Dylan tips his face upward, his eyes barely meeting mine. “He confessed.”

“What the fuck?” I whisper. “Why? I barely had any time left.”

“He did what he thought was right.”

“That’s bullshit.”

“It is what it is.”

“It’s fucking stupid. What the hell is a month after ten years?”

“He didn’t want you to deal with parole, and he wanted your name cleared.”

“Fucker,” I mutter, trying to control my anger because now my life is fucked, and so is his. “And they just took him at his word?”

Dylan shakes his head. “He brought them the bat that had Dad’s blood and Ian’s fingerprints on it. He gave them the evidence they never bothered to look for before your trial.”

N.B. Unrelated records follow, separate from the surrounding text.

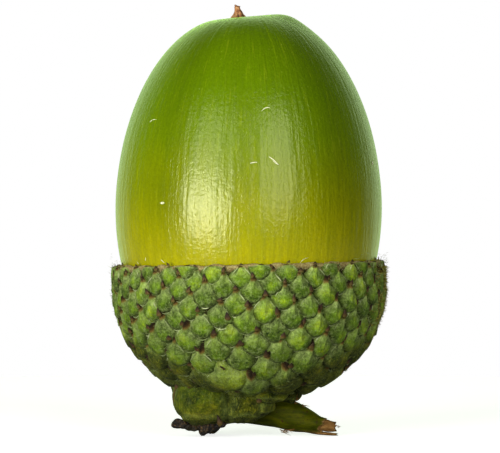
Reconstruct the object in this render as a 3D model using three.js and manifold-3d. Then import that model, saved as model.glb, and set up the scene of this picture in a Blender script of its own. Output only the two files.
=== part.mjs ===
// A fresh green acorn, standing on its stalk: a smooth nut seated in a scaly cup, the dry remains of the flower
// on the nut's tip, the short torn stalk that bore it, and the withered end of that stalk under the cup.
// Millimetres, +Z up. The origin is on the surface it stands on, under the cup's axis.
// The torn end of the stalk points to +X, the withered end to -X, and -Y is the front.

import * as THREE from "three";
import { mergeVertices } from "three/addons/utils/BufferGeometryUtils.js";
import Module from "manifold-3d";

const wasm = await Module();
wasm.setup();

// ---- Driving dimensions ----

const TOUCH_GAP = 0.1; // kept between pieces that rest on each other

const NUT_RADIUS = 9.65;
const NUT_EQUATOR = 16.6; // height of the widest ring
const NUT_TOP = 30.5;
const NUT_BASE = 5.6;

const TIP_X = -0.76; // the flower sat beside the axis, in a shallow dimple
const TIP_RADIUS = 0.56;
const TIP_HEIGHT = 0.86;

const CUP_RADIUS = 9.45; // of the wall under the scales, at the widest
const CUP_EQUATOR = 11.0;
const CUP_RIM = 12.35;
const CUP_BASE = 3.0;
const RIM_THICKNESS = 0.3;
const RIM_TILT = 0.2; // the rim stands this much higher at +X, and lower at -X
const RIM_SHARE = 0.13; // of the wall's outline, above its widest ring

const SCALE_BULGE = 0.55; // how far a scale swells out of the wall
const SCALE_DEPTH = 0.35; // and how far its widest ring is sunk into it
const SCALE_HALF_WIDTH = 0.7; // in pitches
const SCALE_HALF_LENGTH = 0.88;
const SCALE_PITCH_RIM = 1.3; // distance between neighbouring scales
const SCALE_PITCH_BASE = 2.5;

const STALK_RADIUS = 1.45; // where it leaves the cup
const STALK_END_RADIUS = 0.52; // at the torn end
const TORN_END = new THREE.Vector3(6.25, -0.5, 0.42);

const GOLDEN_ANGLE = Math.PI * (3 - Math.sqrt(5));
const WALL_SEGMENTS = 64; // round the cup
const NUT_SEGMENTS = 44;

// ---- Solids and geometries ----

/** The closed solid of a geometry, from its positions alone. */
function solidOf(geometry) {
  const bare = geometry.clone().deleteAttribute("normal").deleteAttribute("uv");
  const merged = mergeVertices(bare, 1e-4);
  return new wasm.Manifold(
    new wasm.Mesh({
      numProp: 3,
      vertProperties: merged.attributes.position.array,
      triVerts: new Uint32Array(merged.index.array),
    }),
  );
}

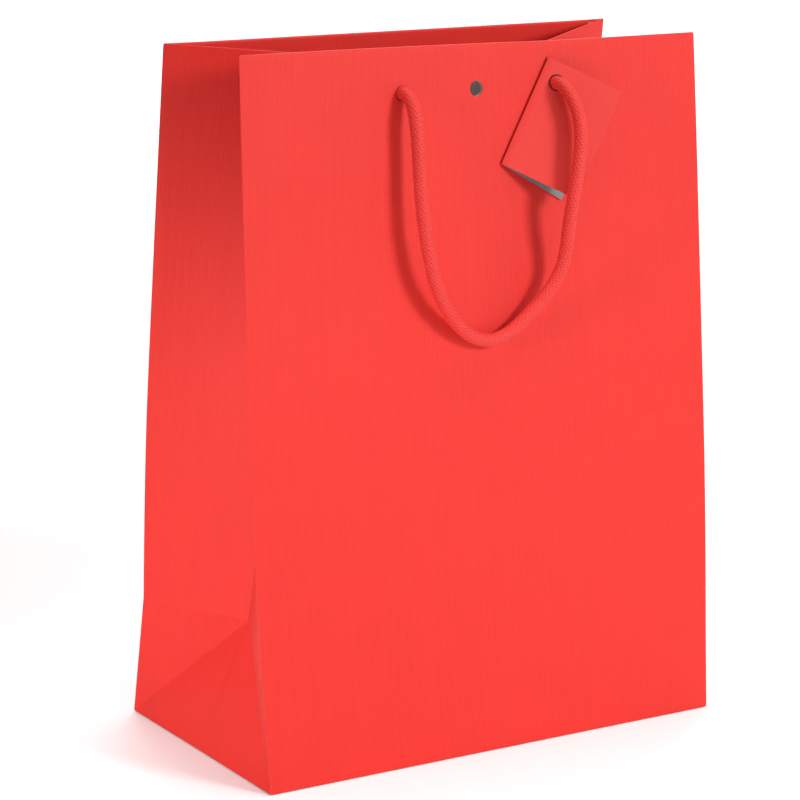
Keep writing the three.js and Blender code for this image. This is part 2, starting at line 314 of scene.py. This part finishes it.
def gusset_bulge(share, z):
    """The sheet springs off the crease at the panel's edge before it runs straight to the centre crease."""
    near = share * math.exp(-share / SPRING_REACH) / SPRING_REACH * SPRING
    level = min(1, max(0, (z - FOLD) / (HEIGHT - FOLD)))
    middle = math.sin(math.pi * share) * GUSSET_SINK * math.sin(math.pi * level)
    return near - middle


def fold_lip(share):
    return FOLD_LIP * min(1, 6 * share) * min(1, 6 * (1 - share))


def gusset_point(profile, share, z, side):
    edge, crease = edge_point(profile, z, side), crease_point(z, side)
    dip = Vector((0, 0, CREASE_DIP * share * max(0, z - FOLD) / (HEIGHT - FOLD)))
    raised = gusset_bulge(share, z) + (fold_lip(share) if z == FOLD else 0)
    return edge.lerp(crease, share) + gusset_normal(profile, z, side) * raised - dip


def hem_gap_panel(share):
    """Between the outer layer and the turned-over one: the board's room, closing up towards the corners."""
    from_edge = (1 - abs(share)) * HALF_WIDTH
    t = min(1, max(0, (from_edge - HEM_CLOSED_TO) / HEM_CLOSING))
    return HEM_GAP_CORNER + (HEM_GAP_PANEL - HEM_GAP_CORNER) * t * t * (3 - 2 * t)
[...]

“I want to see him. I didn’t do this much time for him to grow a conscience and make a dumbass decision that’ll ruin his life.”

Dylan grimaces. “You can’t.”

I stalk toward him, wishing I could punch him square in the face, but I need answers more than revenge. “What do you mean, I can’t?

“Why didn’t you tell me or anyone?” he asks.

“Tell you what?” I lift my chin, hating my brother more than I have in years. “That I didn’t kill our old man?”

“Yeah, man.”

“Would it have mattered? What was I supposed to do, let Ian go to jail for protecting the rest of us, where he’d probably die? There was no other decision to be made, Dylan. The only shot Ian had at getting better was to stay out of prison and for me to go in.”

“Maybe things would’ve been different if it had been Ian on trial and not you.”

“The justice system is the furthest thing from fair. Shit would’ve happened the same way with Ian sitting in my seat, except he would’ve withered away to nothing and died alone. He would’ve been prey to all the sleazeballs behind bars. I couldn’t let it happen. Maybe you should’ve stuck around and helped protect us from the asshole. Maybe I wouldn’t have spent ten years in prison, and Ian wouldn’t have had to end his life.”

“I couldn’t stay. It fucked me up,” he admits.